▶ **Description of the task**
Only the lines from the one holding "boutonniere.name = 'boutonniere';" through the one holding "bpy.context.scene.collection.objects.link(empty)" are to be retyped, exactly as they appear, with both boundary lines included.

----

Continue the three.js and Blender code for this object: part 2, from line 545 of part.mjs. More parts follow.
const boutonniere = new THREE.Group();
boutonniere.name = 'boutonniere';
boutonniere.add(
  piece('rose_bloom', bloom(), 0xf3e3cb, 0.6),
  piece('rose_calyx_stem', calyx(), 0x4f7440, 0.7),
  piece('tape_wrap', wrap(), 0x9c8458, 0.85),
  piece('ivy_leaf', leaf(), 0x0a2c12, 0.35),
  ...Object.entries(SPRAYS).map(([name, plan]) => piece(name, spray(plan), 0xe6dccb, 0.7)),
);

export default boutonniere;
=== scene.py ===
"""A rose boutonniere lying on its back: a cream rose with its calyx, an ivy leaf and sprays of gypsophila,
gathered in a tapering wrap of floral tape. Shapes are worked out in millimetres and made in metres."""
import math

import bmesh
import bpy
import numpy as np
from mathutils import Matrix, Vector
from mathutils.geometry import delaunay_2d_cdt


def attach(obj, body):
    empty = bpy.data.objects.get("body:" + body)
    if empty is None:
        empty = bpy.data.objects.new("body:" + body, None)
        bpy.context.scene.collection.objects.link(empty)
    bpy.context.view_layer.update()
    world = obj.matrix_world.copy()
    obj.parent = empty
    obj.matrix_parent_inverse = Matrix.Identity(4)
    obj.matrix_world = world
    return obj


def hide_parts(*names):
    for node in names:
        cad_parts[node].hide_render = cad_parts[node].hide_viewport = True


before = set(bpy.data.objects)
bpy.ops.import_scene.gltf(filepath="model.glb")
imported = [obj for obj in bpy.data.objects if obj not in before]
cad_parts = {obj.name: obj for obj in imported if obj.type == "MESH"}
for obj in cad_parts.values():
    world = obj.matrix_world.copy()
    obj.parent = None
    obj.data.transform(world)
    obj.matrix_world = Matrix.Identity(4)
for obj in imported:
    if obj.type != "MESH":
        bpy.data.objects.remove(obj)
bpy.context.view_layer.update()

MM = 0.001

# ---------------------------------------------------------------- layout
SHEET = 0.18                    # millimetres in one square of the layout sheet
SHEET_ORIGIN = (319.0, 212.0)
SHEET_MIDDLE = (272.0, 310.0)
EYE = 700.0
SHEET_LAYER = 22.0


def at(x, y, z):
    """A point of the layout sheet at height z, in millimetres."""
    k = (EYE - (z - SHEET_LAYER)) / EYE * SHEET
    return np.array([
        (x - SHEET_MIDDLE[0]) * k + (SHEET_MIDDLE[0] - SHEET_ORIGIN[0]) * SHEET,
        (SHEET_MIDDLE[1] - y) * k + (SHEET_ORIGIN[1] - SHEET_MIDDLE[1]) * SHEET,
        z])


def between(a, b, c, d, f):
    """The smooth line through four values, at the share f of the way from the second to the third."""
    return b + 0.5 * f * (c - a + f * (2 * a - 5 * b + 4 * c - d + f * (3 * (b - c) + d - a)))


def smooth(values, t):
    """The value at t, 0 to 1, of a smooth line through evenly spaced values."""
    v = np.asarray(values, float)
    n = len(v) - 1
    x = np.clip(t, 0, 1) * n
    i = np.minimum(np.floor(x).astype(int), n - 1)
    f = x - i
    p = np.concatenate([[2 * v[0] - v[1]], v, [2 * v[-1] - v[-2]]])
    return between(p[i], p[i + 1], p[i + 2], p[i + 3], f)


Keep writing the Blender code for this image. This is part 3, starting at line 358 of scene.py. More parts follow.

----

▶ **Finished task**
boutonniere.name = 'boutonniere';
boutonniere.add(
  piece('rose_bloom', bloom(), 0xf3e3cb, 0.6),
  piece('rose_calyx_stem', calyx(), 0x4f7440, 0.7),
  piece('tape_wrap', wrap(), 0x9c8458, 0.85),
  piece('ivy_leaf', leaf(), 0x0a2c12, 0.35),
  ...Object.entries(SPRAYS).map(([name, plan]) => piece(name, spray(plan), 0xe6dccb, 0.7)),
);

export default boutonniere;
=== scene.py ===
"""A rose boutonniere lying on its back: a cream rose with its calyx, an ivy leaf and sprays of gypsophila,
gathered in a tapering wrap of floral tape. Shapes are worked out in millimetres and made in metres."""
import math

import bmesh
import bpy
import numpy as np
from mathutils import Matrix, Vector
from mathutils.geometry import delaunay_2d_cdt


def attach(obj, body):
    empty = bpy.data.objects.get("body:" + body)
    if empty is None:
        empty = bpy.data.objects.new("body:" + body, None)
        bpy.context.scene.collection.objects.link(empty)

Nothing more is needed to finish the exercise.